Wednesday, December 31, 2014

Veena Das' "Affliction: Health, Disease, Poverty"

Veena Das is Krieger-Eisenhower Professor of Anthropology at Johns Hopkins University.

She applied the “Page 99 Test” to her new book, Affliction: Health, Disease, Poverty, and reported the following:
From page 99:
Swapan was deteriorating. One night his mother discovered that he had begun to defecate in the room. She stood outside in the street and loudly lamented for all to hear: “Let the neighborhood now come and see. Does he belong to a house? Is it my fault?” The powerful combination of symbols of pollution and the woman’s voice as lament, forced open a public space in which her plight had to be received… Ironically, in this case it was not the mother crying out for revenge because the enemy had harmed her child but because the child is the enemy. Once earlier relating her story to me, Swapan’s mother had said to me, “I pray to god-oh god, lift him up to yourself-can anyone imagine such words, wrenched out of a mother, words asking for the death of the same son to whom she had given shelter in the womb, borne him in pain? He has made his mother into a dayan [female monster].”
This page describes the unfolding of a case of mental illness in a young man living in a slum in Delhi (India). The center of gravity in this discussion is not on the clinic and on the exclusion of the mad in asylums, but on the network of relations (human and nonhuman) within which madness is encountered, acquires shape and is lived. The book asks who is the subject of illness? It proposes that illness might be seen not as located in the body of the individual but in the family circumstances, medical markets, state provisioning , and singular lives, as it (the illness) moves between times of normalization and times of critical pathology. Given the incoherences that illness produces in these relations the book goes on to ask, How should we understand the ontology of disease and of cure?
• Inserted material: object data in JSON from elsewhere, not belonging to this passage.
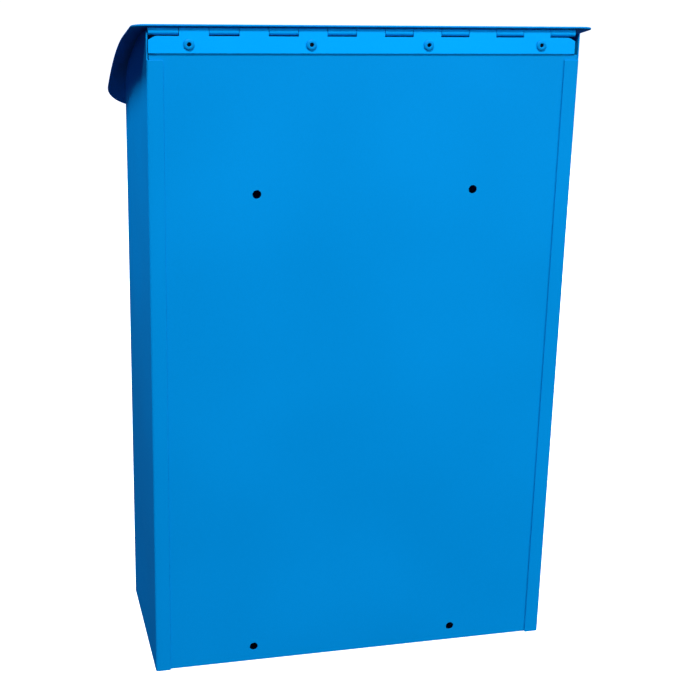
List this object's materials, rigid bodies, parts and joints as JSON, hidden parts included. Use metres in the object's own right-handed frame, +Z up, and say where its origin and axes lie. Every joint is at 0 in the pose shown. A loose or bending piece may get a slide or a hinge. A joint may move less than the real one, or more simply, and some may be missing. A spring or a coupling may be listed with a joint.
{
  "type": "wall mailbox",
  "caption": "Tall wall-hung steel mailbox with a curved lift-up lid on a continuous hinge, an inner drop chute and a lockable front door.",
  "frame": {"origin": "on the surface the box stands on, midway along the object's whole width and whole depth, the lid's overhangs included", "axes": "+Z up, +Y towards the wall, -Y out of the front, +X to the right of someone facing the front"},
  "size_m": [0.41, 0.2598, 0.5995],
  "materials": {
    "blue_paint": "satin powder coat",
    "plated_steel": "bright zinc plate",
    "chrome": "polished chrome plate"
  },
  "bodies": {
    "box": {"side_panel_left": "blue_paint", "side_panel_right": "blue_paint", "back_panel": "blue_paint", "floor_tray": "blue_paint", "front_panel": "blue_paint", "mail_chute": "blue_paint", "lid_hinge_back_leaf": "blue_paint", "lid_hinge_pin": "plated_steel", "back_rivet_1": "blue_paint", "back_rivet_2": "blue_paint", "back_rivet_3": "blue_paint", "back_rivet_4": "blue_paint", "door_hinge_frame_leaf": "blue_paint", "door_hinge_pin": "plated_steel", "frame_rivet_1": "blue_paint", "frame_rivet_2": "blue_paint", "frame_rivet_3": "blue_paint", "frame_rivet_4": "blue_paint"},
    "lid": {"lid_sheet": "blue_paint", "lid_hinge_lid_leaf": "blue_paint", "lid_rivet_1": "blue_paint", "lid_rivet_2": "blue_paint", "lid_rivet_3": "blue_paint", "lid_rivet_4": "blue_paint"},
    "door": {"door_panel": "blue_paint", "door_hinge_door_leaf": "blue_paint", "door_rivet_1": "blue_paint", "door_rivet_2": "blue_paint", "door_rivet_3": "blue_paint", "door_rivet_4": "blue_paint", "lock_body": "chrome", "lock_nut": "plated_steel"},
    "lock": {"lock_plug": "chrome", "lock_cam": "plated_steel", "cam_screw": "plated_steel"}
  },
  "joints": [
    {"name": "lid_lift", "type": "hinge", "parent": "box", "child": "lid", "pos_m": [0, 0.12355, 0.59323], "axis": [-1, 0, 0], "range_deg": [0, 90]},
    {"name": "door_swing", "type": "hinge", "parent": "box", "child": "door", "pos_m": [-0.1515, -0.04484, 0.25153], "axis": [0, 0, -1], "range_deg": [0, 135]},
    {"name": "lock_turn", "type": "hinge", "parent": "door", "child": "lock", "pos_m": [0.1315, -0.04455, 0.25153], "axis": [0, -1, 0], "range_deg": [0, 90]}
  ]
}
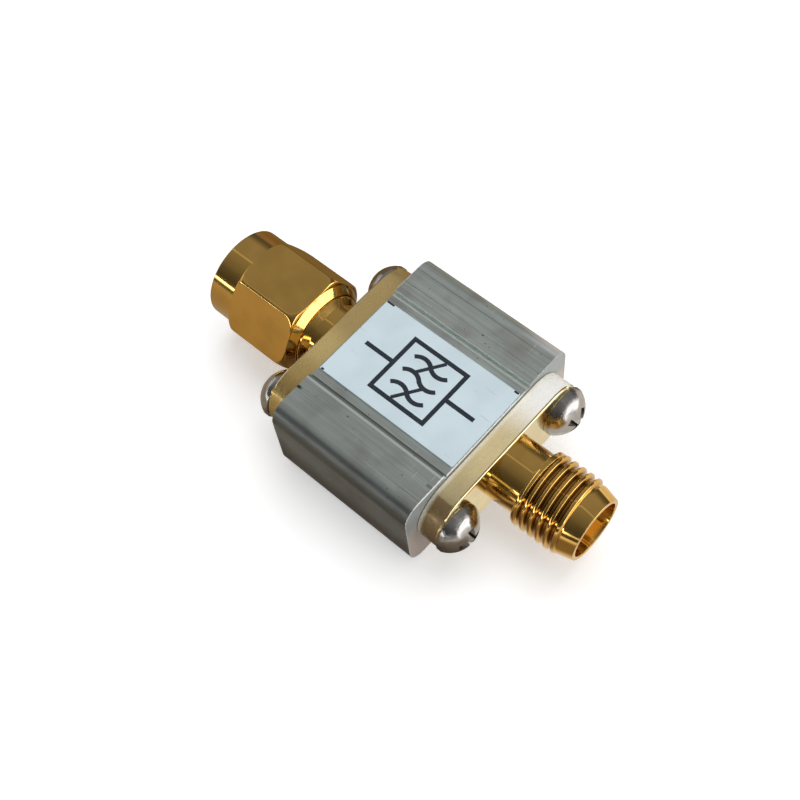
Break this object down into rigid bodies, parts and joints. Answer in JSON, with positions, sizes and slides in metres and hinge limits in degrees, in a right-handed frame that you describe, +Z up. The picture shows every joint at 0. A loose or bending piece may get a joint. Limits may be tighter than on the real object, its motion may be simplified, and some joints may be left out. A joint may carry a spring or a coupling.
{
  "type": "in-line coaxial band-pass filter",
  "caption": "Extruded metal box with a label on top, a coaxial plug with a turning hexagonal nut at one end and a threaded coaxial jack at the other; passes one band of radio signals.",
  "frame": {"origin": "middle of the box's flat underside, below the connector axis", "axes": "+X along the connector axis from the plug to the jack, +Z up out of the labelled top"},
  "size_m": [0.0352, 0.018, 0.0086],
  "materials": {
    "housing_metal": "brushed, worn",
    "label_film": "satin",
    "shell_gold": "polished pale gold plating",
    "nut_gold": "polished gold plating",
    "contact_gold": "gold plating",
    "screw_steel": "polished",
    "spring_steel": "satin",
    "gasket_rubber": "matt",
    "insulator_white": "waxy",
    "board_green": "satin",
    "board_copper": "satin",
    "chip_ceramic": "matt",
    "chip_metal": "satin",
    "capacitor_body": "satin",
    "coil_body": "satin",
    "solder_tin": "bright"
  },
  "bodies": {
    "filter": {"housing": "housing_metal", "label": "label_film", "plug_shell": "shell_gold", "nut_snap_ring": "spring_steel", "plug_gasket": "gasket_rubber", "plug_insulator": "insulator_white", "plug_pin": "contact_gold", "plug_flange_screws": "screw_steel", "jack_shell": "shell_gold", "jack_insulator": "insulator_white", "jack_contact": "contact_gold", "jack_flange_screws": "screw_steel", "circuit_board": "board_green", "signal_tracks": "board_copper", "ground_copper": "board_copper", "filter_chip": "chip_ceramic", "filter_chip_lid": "chip_metal", "input_capacitor": "capacitor_body", "output_capacitor": "capacitor_body", "input_inductor": "coil_body", "output_inductor": "coil_body", "plug_solder_joint": "solder_tin", "jack_solder_joint": "solder_tin", "component_solder": "solder_tin"},
    "nut": {"coupling_nut": "nut_gold"}
  },
  "joints": [
    {"name": "nut_turn", "type": "hinge", "parent": "filter", "child": "nut", "pos_m": [-0.01435, 0, 0.00465], "axis": [1, 0, 0], "continuous": true}
  ]
}
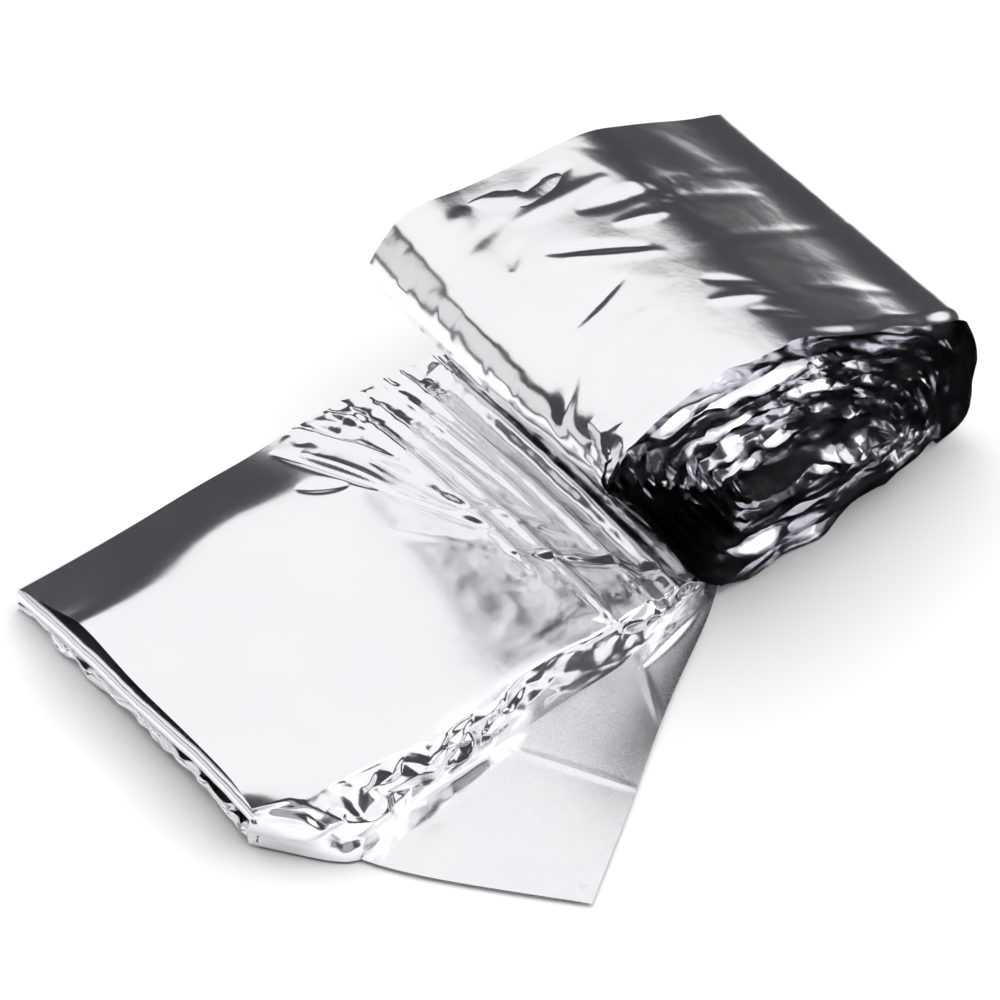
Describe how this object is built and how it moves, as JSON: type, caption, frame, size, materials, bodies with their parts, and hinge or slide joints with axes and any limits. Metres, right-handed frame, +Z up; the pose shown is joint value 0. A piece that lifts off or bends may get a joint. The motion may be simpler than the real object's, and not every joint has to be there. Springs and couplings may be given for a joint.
{
  "type": "emergency foil blanket",
  "caption": "Silver film rescue blanket folded into a band, wound into an arched bundle, with its loose end and one corner laid out flat.",
  "frame": {"origin": "bottom centre of the whole blanket as it lies", "axes": "+X runs along the folded band from its loose end to the bundle, +Z is up, and the free corner points to -Y"},
  "size_m": [0.1994, 0.1422, 0.064],
  "materials": {
    "foil": "bright silver metallised film, finely crinkled"
  },
  "bodies": {
    "root": {"foil_blanket": "foil"}
  },
  "joints": []
}
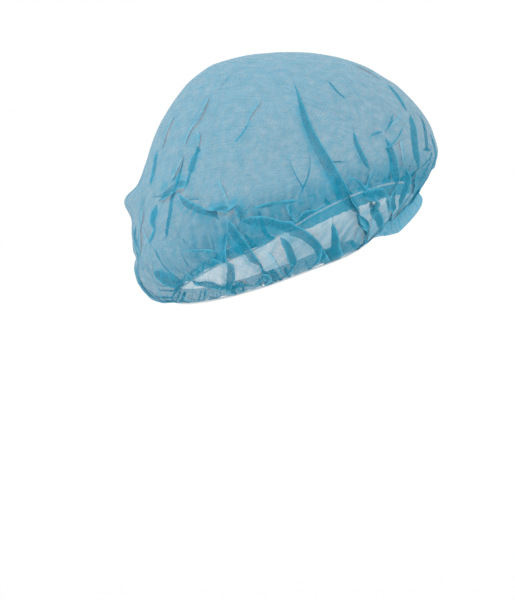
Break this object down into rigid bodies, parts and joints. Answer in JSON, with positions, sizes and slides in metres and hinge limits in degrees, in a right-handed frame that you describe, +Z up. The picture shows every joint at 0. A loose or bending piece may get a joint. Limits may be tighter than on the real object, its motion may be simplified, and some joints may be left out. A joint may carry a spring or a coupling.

The scene of health care among the urban poor in India is of a proliferation of practitioners from different streams of medicine, of the neglect of patients in public hospitals and clinics and of medical markets within which the poor diagnostic skills, aggressive marketing of pharmaceuticals, and a combination of high rhetoric of policy makers with complete indifference to the actual plight of patients, has led to a crisis in the quality of care that the poor receive. Paying close attention to how practitioners imagine their craft – and the knotting of the complex worlds of patients and healers, the book asks how new norms of living are continuously generated within this scene of illness and care. At once a tender and intimate account of the conditions in which small events of illness might morph into major catastrophes for the poor and a stringent criticism of self-congratulatory discourses of global health, the book seeks to unsettle the ease with which scholars and policy makers pronounce on the characteristics of health care for the poor from a comfortable distance. A closer look based on immersion in these lives, leads us away from either a nostalgic rendering of the poor or a paternalistic viewpoint from above that assumes that the expert knows best. The stance of the poor in face of such everyday crises might be best described as that of “ordinary realism” in which the anthropologist too participates as she navigates these complex worlds.